-- Set exercise --
Among the entries below, find the line with "Write the three.js", then quote it and each following line up to and including the line with "const guardBendLength = 4.5;", and nothing else.

-- Entries supplied --
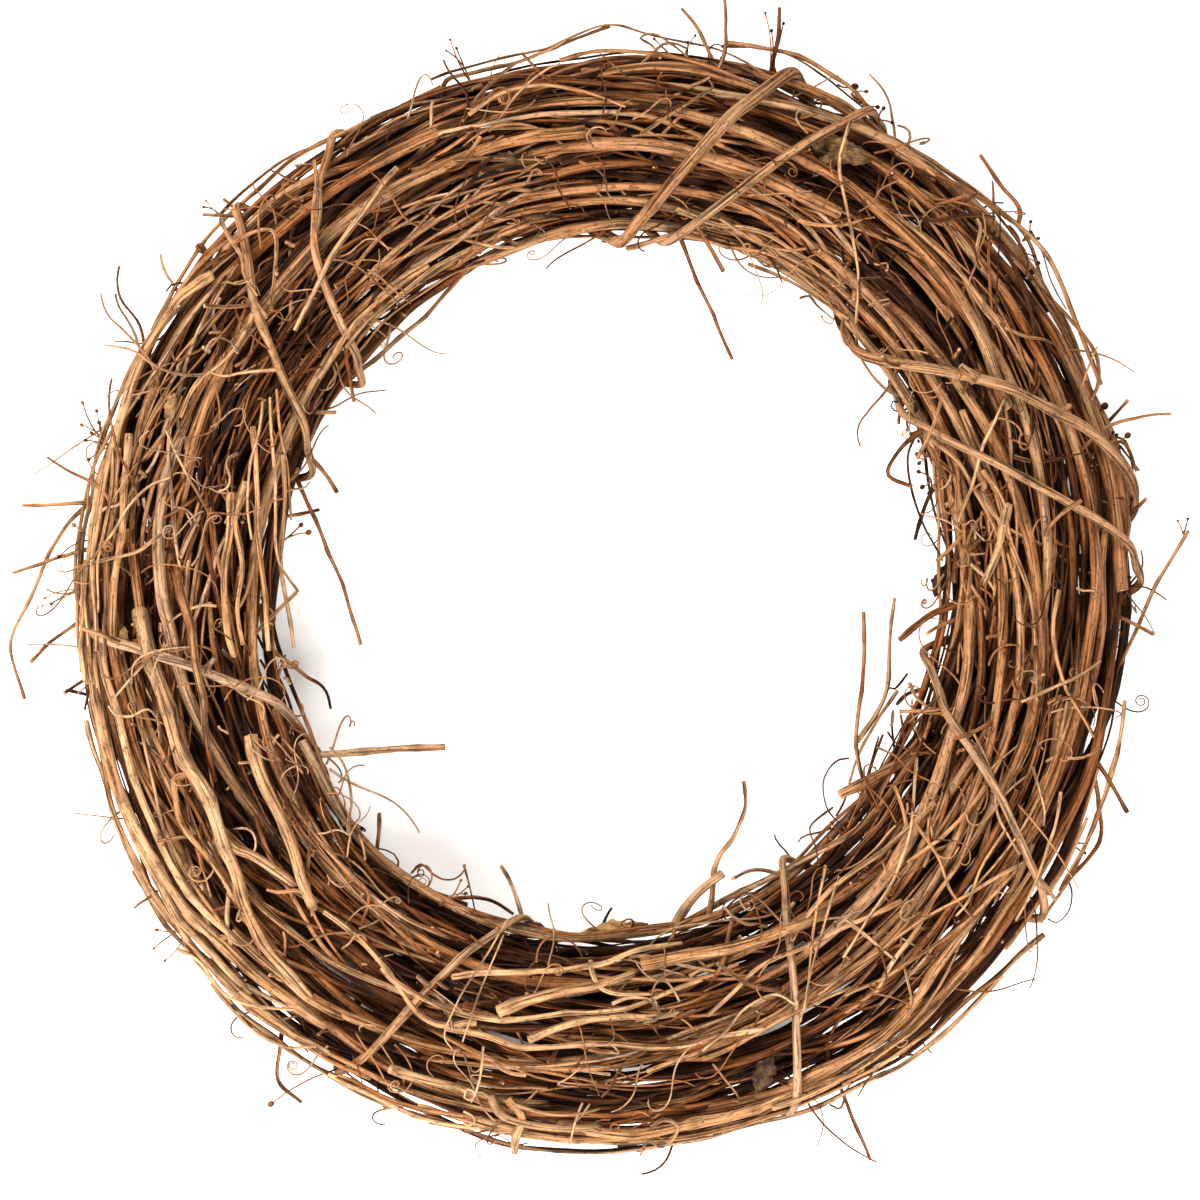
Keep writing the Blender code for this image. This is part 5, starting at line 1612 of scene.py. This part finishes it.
    (1.30, 0.72, 0.4, (118, 445, 112, 480, 105, 520, 101, 560, 100, 600, 103, 650)),
    (1.00, 0.62, 0.6, (125, 450, 122, 490, 116, 530, 111, 570, 110, 610, 113, 655)),
    (1.20, 0.66, 0.2, (110, 460, 100, 500, 93, 545, 88, 590, 87, 640, 90, 680)),
    (0.80, 0.78, 0.4, (107, 462, 97, 506, 92, 552, 91, 600, 94, 645)),
    (1.60, 0.60, 0.2, (134, 436, 133, 480, 128, 525, 122, 570, 119, 615, 121, 655)),
    (0.80, 0.72, 0.8, (117, 440, 119, 478, 112, 522, 106, 566, 105, 612)),
    (0.90, 0.50, 0.0, (100, 478, 88, 528, 82, 580, 82, 628, 84, 672)),
    (0.80, 0.84, 1.0, (275, 400, 276, 456, 277, 510, 280, 558, 288, 577, 297, 591)),
    (1.30, 0.66, 0.4, (258, 429, 261, 470, 264, 510, 266, 564, 268, 607, 272, 650)),
    (1.00, 0.74, 0.4, (285, 456, 287, 510, 285, 564, 288, 607, 294, 648)),
    (1.10, 0.60, 0.4, (250, 483, 243, 523, 247, 564, 243, 607, 248, 644)),
    (1.70, 0.70, 0.2, (236, 494, 233, 535, 230, 580, 232, 622, 238, 655)),
    (0.70, 0.84, 1.0, (268, 404, 262, 438, 254, 470, 251, 505, 256, 540)),
    (0.60, 0.70, 0.8, (281, 392, 284, 430, 290, 470, 292, 520)),
    (0.90, 0.76, 0.4, (345, 352, 372, 320, 404, 292, 440, 266, 482, 244, 530, 226)),
    (1.10, 0.68, 0.2, (322, 380, 340, 348, 366, 318, 396, 290, 430, 268)),
    (1.20, 0.74, 1.6, (929, 799, 886, 839, 840, 875, 801, 915, 788, 934)),
    (0.90, 0.80, 1.8, (1018, 859, 969, 882, 906, 921, 853, 961, 814, 987)),
    (0.80, 0.66, 2.0, (1011, 865, 978, 901, 939, 934, 893, 961, 840, 987)),
    (1.00, 0.78, 1.2, (896, 895, 853, 915, 803, 936, 755, 961, 705, 1007)),
    (0.80, 0.84, 2.2, (998, 826, 978, 859, 962, 895, 949, 910)),
    (0.60, 0.80, 2.0, (823, 862, 813, 900, 808, 936, 803, 980, 796, 1013)),
    (0.60, 0.90, 2.4, (836, 872, 820, 920, 806, 968, 800, 1002)),
    (0.70, 0.86, 1.6, (1054, 789, 1046, 836, 1027, 888, 1011, 917)),
    (0.70, 0.60, 1.4, (1084, 816, 1066, 859, 1044, 893)),
    (1.10, 0.95, 0.0, (1004, 976, 952, 1032, 906, 1068, 867, 1084, 801, 1111, 722, 1130)),
    (1.20, 0.70, -1.0, (1046, 936, 1011, 963, 972, 997, 939, 1032, 900, 1058)),
    (0.90, 0.78, 0.6, (929, 1026, 886, 1056, 840, 1079)),
    (1.00, 0.58, 1.4, (1010, 700, 996, 748, 972, 790, 940, 828, 902, 858)),
    (0.80, 0.72, 1.8, (1060, 700, 1048, 752, 1026, 800, 1000, 846, 966, 884)),
    (0.70, 0.82, 2.2, (966, 728, 984, 770, 992, 812, 1012, 850)),
    (0.70, 0.70, 2.0, (906, 812, 930, 850, 942, 884, 966, 912)),
    (0.90, 0.66, 0.2, (1118, 740, 1106, 790, 1090, 836, 1066, 884, 1040, 922)),
    (0.80, 0.80, 0.4, (1122, 700, 1116, 752, 1100, 806, 1080, 852, 1058, 890)),
    (0.60, 0.40, 0.0, (880, 1042, 862, 1062, 850, 1088, 842, 1110, 830, 1106)),
    (2.40, 0.62, -0.5, (790, 1080, 845, 1052, 878, 1030, 908, 998, 930, 964, 964, 913, 998, 870)),
    (1.00, 0.80, 0.4, (770, 1102, 812, 1088, 858, 1064, 898, 1032, 930, 1004, 962, 968)),
    (0.90, 0.55, 0.0, (1004, 948, 1036, 905, 1062, 862, 1082, 815, 1096, 768)),
    (1.30, 0.70, -0.4, (868, 1056, 905, 1024, 940, 986, 972, 946, 1004, 903, 1030, 862)),
)


def over_face(pixels, lift):
    """Points over the face at some pixels of the photograph, that many millimetres above it.

    At the share x of half the band's width the face is the root of 1 - (x / w) ** 2 times half the
    band's height above its middle. The width w is 1 for a strand that hugs the canes, and more
    for one that lies over them.
    """
    angle, across = from_pixels(pixels)
    share = across / half_size(angle)[:, 0]
    wide = FACE_WIDTH if lift > 0 else 1
    rise = half_size(angle)[:, 1] * np.sqrt(np.clip(1 - (share / wide) ** 2, 0, 1)) + lift / 1000
    return to_world(angle, np.stack([across, rise], axis=1))


loose = np.random.default_rng(407)
STRAND_BARK = bark(
    "loose strand bark", depth=0.0003, Grey=(0.46, 0.275, 0.145, 1), Fibre_width=2200.0, Wear=0.6
)
strands = []
for size, tone, lift, pixels in STRANDS:
    size = size / 1000
    path = over_face(pixels, lift)
    line, thick, way = smooth_line(path, np.full(len(path), size), STRAND_SPACING)
    joints = np.arange(0.2, 20) * loose.uniform(*STRAND_JOINTS)
    bent = STRAND_BEND * min(1, size / THIN_STRAND) if way[-1] > LONG_SHOOT else SHORT_BEND
    line = grown_line(line, way, STRAND_ACROSS, joints, bent, bent, loose)
    if size > THICK_STRAND:
        ends = np.linspace(-1, 1, len(line))
        line[:, 2] -= TUCKED * (ends if way[-1] < LONG_STRAND else np.abs(ends)).clip(0) ** 6
    taper = np.linspace(1, STRAND_TAPER, len(line)) * thick
    sides = STRAND_SIDES[size >= THIN_STRAND]
    strands.append(
        bark_tube(line, taper, STRAND_ACROSS, sides, joints, tone, loose, STRAND_RELIEF)
    )
make_piece("loose_strands", strands, STRAND_BARK)


# Dried berry stalks. Small hard berries and buds at the ends of thin stalks, in sprays that stick
# out of the edges of the ring. Each spray grows from one place.
STALK_RADIUS = 0.00042
STALK_TAPER = 0.75
STALK_SIDES = 5
STALK_STEPS = 14
BERRY_RINGS = 9
BERRY_SIDES = 8
BERRY_RELIEF = 0.05
BERRY_LENGTH = 1.15
BERRY_SET = 0.6
BERRY_SIZES = (0.85, 1.15)
BERRY_TONES = (-0.05, 0.3)
STALK_TONES = (0.1, 0.7)

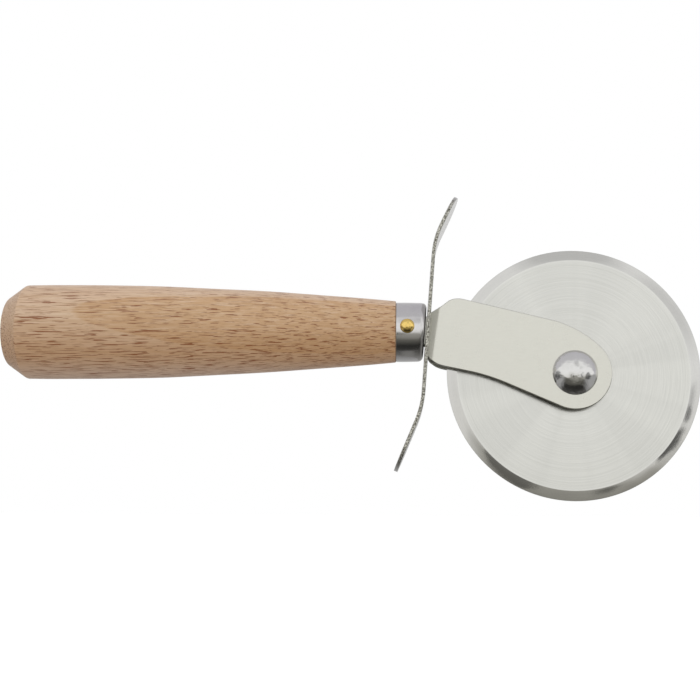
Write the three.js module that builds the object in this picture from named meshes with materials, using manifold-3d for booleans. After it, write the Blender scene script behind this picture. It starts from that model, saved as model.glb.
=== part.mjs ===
// Pastry cutter wheel: a riveted stainless wheel in a two-plate fork, a bent strip guard and a
// turned beech handle. Millimetres, +Z up. The wheel stands in the XZ plane, the handle points to -X
// and lies level, and the tool is symmetric about y = 0 apart from its rivet heads.
import * as THREE from 'three';
import { mergeVertices } from 'three/addons/utils/BufferGeometryUtils.js';
import Module from 'manifold-3d';

const wasm = await Module();
wasm.setup();

// ---------------------------------------------------------------- driving dimensions
const overallLength = 194;
const clearance = 0.3; // between neighbouring pieces

const wheelRadius = 35;
const wheelThickness = 1;
const bevelWidth = 2.8;
const cuttingEdge = 0.1;

const handleAxisHeight = 11.95; // above the wheel centre
const gripRadius = 13.35;
const gripFrontRadius = 8.6;
const buttRadius = 9.8;
const buttChamfer = 5.1; // along the handle
const taperStart = -135; // along X, measured from the wheel centre
const taperPower = 1.67;
const gripFront = -49.2;

const ferruleRadius = 8.35;
const ferruleWall = 0.5;
const ferruleFront = -41.1;
const ferruleShoulder = 1.8;

const guardWidth = 16;
const guardThickness = 1;
const guardMiddle = -40.3; // X of the strip where it crosses the handle axis
const guardLean = THREE.MathUtils.degToRad(4.2);
const guardTop = { lean: THREE.MathUtils.degToRad(25.5), toBend: 25, toTip: 14.9 };
const guardFoot = { lean: THREE.MathUtils.degToRad(22.9), toBend: 21.6, toTip: 19 };
const guardEndRadius = 8; // the strip's ends are fully rounded
const guardBendLength = 4.5; // of strip given to each half of a bend

const plateThickness = 1.2;
const armFace = 4; // outer face of each fork arm, from the mid plane
const forkEndRadius = 10.1;
const tangHeight = 8;
const tangLength = 36;
const tangInner = 1.2; // inner face of each tang, from the mid plane
const joggleStart = -40.6; // X at the handle axis where each plate starts to bend outwards
const joggleEnd = -37.6;
const joggleLean = THREE.MathUtils.degToRad(9);

const sleeveRadius = 4;
const axleRadius = 2.5;
const rivetHeadRadius = 6.15;
const rivetHeadHeight = 2.8;
const capHeadHeight = 2.2;
const washerRadius = 7.5;

const pinPosition = -46.05;
const pinHeight = 12.3;
const pinRadius = 1.25;
const pinHeadRadius = 2;

// ---------------------------------------------------------------- colours
const colours = {
  beech: 0xc79a6b,
  steel: 0xc4c5c0,
  polished: 0xd6d6d6,
  brass: 0xc9a24a,
};

// ---------------------------------------------------------------- geometry helpers
function toSolid(geometry) {
  const bare = geometry.clone();
  bare.deleteAttribute('normal');
  bare.deleteAttribute('uv');
  const welded = mergeVertices(bare, 1e-4);
  return new wasm.Manifold(new wasm.Mesh({
    numProp: 3,
    vertProperties: new Float32Array(welded.attributes.position.array),
    triVerts: new Uint32Array(welded.index.array),
  }));
}

function toGeometry(solid) {
  const mesh = solid.getMesh();
  const geometry = new THREE.BufferGeometry();
  geometry.setAttribute('position', new THREE.BufferAttribute(mesh.vertProperties, 3));
  geometry.setIndex(new THREE.BufferAttribute(mesh.triVerts, 1));
  return geometry;
}

// A profile of (distance along the axis, radius) pairs turned about the X axis.
function turnedAboutX(profile, segments) {
  const points = profile.map(([along, radius]) => new THREE.Vector2(radius, along));
  const geometry = new THREE.LatheGeometry(points, segments);
  geometry.rotateZ(-Math.PI / 2);
  return geometry;
}

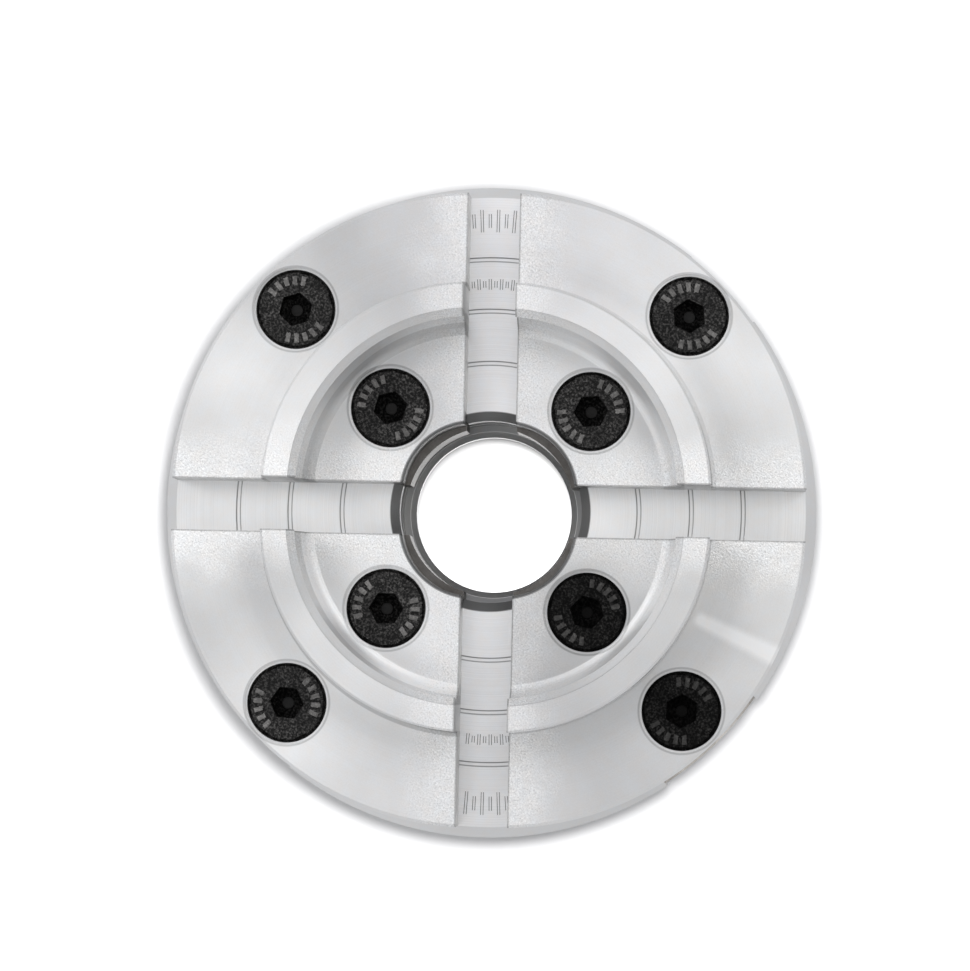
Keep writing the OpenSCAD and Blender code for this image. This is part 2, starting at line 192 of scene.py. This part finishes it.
def turned_metal(name, tone, centre=(0.0, 0.0), cut=None, rough=0.34, rings=0.5, speckle=1.0,
                 aniso=0.55, painted_light_bands=(), holes=(), streak=None):
    """Lathe-turned satin steel: rings round centre and soft clouds. cut is a jaw's direction,
    for the bead-like speckle along its two sawn edges and a thin line of painted shade right
    at them; painted_light_bands are (inner radius, outer radius, factor) of painted light and
    shade, rings where the colour is made darker or lighter; holes are countersinks, each with
    a dark ring of painted shade at its lip; streak is the angle of a painted highlight, a
    bright radial band, counted from the jaw's direction."""
    t = Tree(name)
    p = t.vmath("SCALE", t.coord, scale=1000.0)
    d, dx, dy = t.around(*centre)
    along_tool = t.math("ADD", d, t.xyz(p)[2])
    broad = t.noise(None, 0.9, 3.0, 0.6, "1D", along_tool)
    fine = t.noise(None, 5.5, 2.0, 0.5, "1D", t.math("ADD", along_tool, 71.0))
    cloud = t.noise(p, 0.055, 2.0, 0.5)
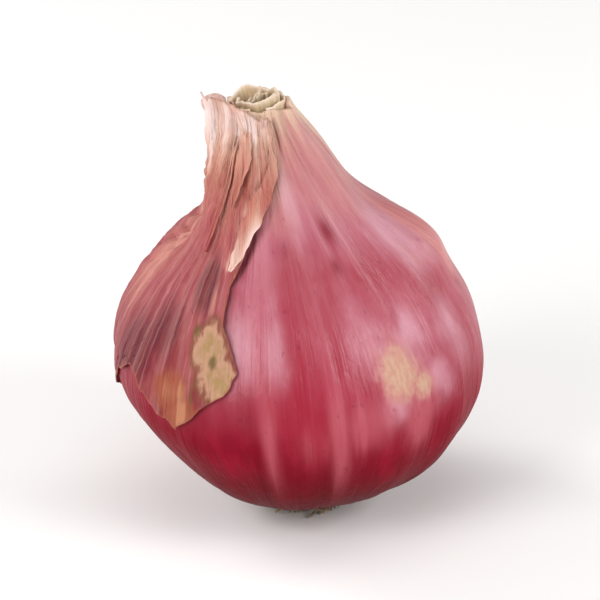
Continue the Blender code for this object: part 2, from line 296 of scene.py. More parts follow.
def soft_field(points, size, seed, count=18):
    """A soft bumpy field of about -1 to 1: the sum of plane waves of about one length, in random
    directions."""
    rng = np.random.default_rng(seed)
    field = np.zeros(points.shape[:-1])
    for _ in range(count):
        direction = rng.normal(size=3)
        direction *= 2 * math.pi / (np.linalg.norm(direction) * size * rng.uniform(0.7, 1.6))
        field += np.sin(points @ direction + rng.uniform(0, 2 * math.pi))
    return field / math.sqrt(count)


def torn(position, steps, seed, low=None, high=None):
    """A ragged line: for each (spacing, size), random values that far apart joined up, all added."""
    rng = np.random.default_rng(seed)
    low = position.min() if low is None else low
    high = position.max() if high is None else high
    line = np.zeros(position.shape)
    for spacing, size in steps:
        knots = np.arange(low, high + 2 * spacing, spacing)
        line += np.interp(position, knots, rng.uniform(-size, size, len(knots)))
    return line


def veins(angle, level):
    """Fine lines from root to neck: a bell curve across each line's own angle, which wanders slowly."""
    rng = np.random.default_rng(VEIN_SEED)
    line = np.zeros(np.broadcast(angle, level).shape)
    for number in range(VEIN_COUNT):
        place = 360 / VEIN_COUNT * (number + rng.uniform(-0.38, 0.38))
        sway = rng.uniform(0.4, 1.0) * VEIN_WANDER
        bends, phase = rng.uniform(1.2, 3.4), rng.uniform(0, 2 * math.pi)
        strength = rng.uniform(0.35, 1.0)
        centre = place + sway * np.sin(bends * level + phase)
        line = np.maximum(line, strength * hump(angle_between(angle, centre), 0, VEIN_HALF_WIDTH))
    return line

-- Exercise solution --
Write the three.js module that builds the object in this picture from named meshes with materials, using manifold-3d for booleans. After it, write the Blender scene script behind this picture. It starts from that model, saved as model.glb.
=== part.mjs ===
// Pastry cutter wheel: a riveted stainless wheel in a two-plate fork, a bent strip guard and a
// turned beech handle. Millimetres, +Z up. The wheel stands in the XZ plane, the handle points to -X
// and lies level, and the tool is symmetric about y = 0 apart from its rivet heads.
import * as THREE from 'three';
import { mergeVertices } from 'three/addons/utils/BufferGeometryUtils.js';
import Module from 'manifold-3d';

const wasm = await Module();
wasm.setup();

// ---------------------------------------------------------------- driving dimensions
const overallLength = 194;
const clearance = 0.3; // between neighbouring pieces

const wheelRadius = 35;
const wheelThickness = 1;
const bevelWidth = 2.8;
const cuttingEdge = 0.1;

const handleAxisHeight = 11.95; // above the wheel centre
const gripRadius = 13.35;
const gripFrontRadius = 8.6;
const buttRadius = 9.8;
const buttChamfer = 5.1; // along the handle
const taperStart = -135; // along X, measured from the wheel centre
const taperPower = 1.67;
const gripFront = -49.2;

const ferruleRadius = 8.35;
const ferruleWall = 0.5;
const ferruleFront = -41.1;
const ferruleShoulder = 1.8;

const guardWidth = 16;
const guardThickness = 1;
const guardMiddle = -40.3; // X of the strip where it crosses the handle axis
const guardLean = THREE.MathUtils.degToRad(4.2);
const guardTop = { lean: THREE.MathUtils.degToRad(25.5), toBend: 25, toTip: 14.9 };
const guardFoot = { lean: THREE.MathUtils.degToRad(22.9), toBend: 21.6, toTip: 19 };
const guardEndRadius = 8; // the strip's ends are fully rounded
const guardBendLength = 4.5; // of strip given to each half of a bend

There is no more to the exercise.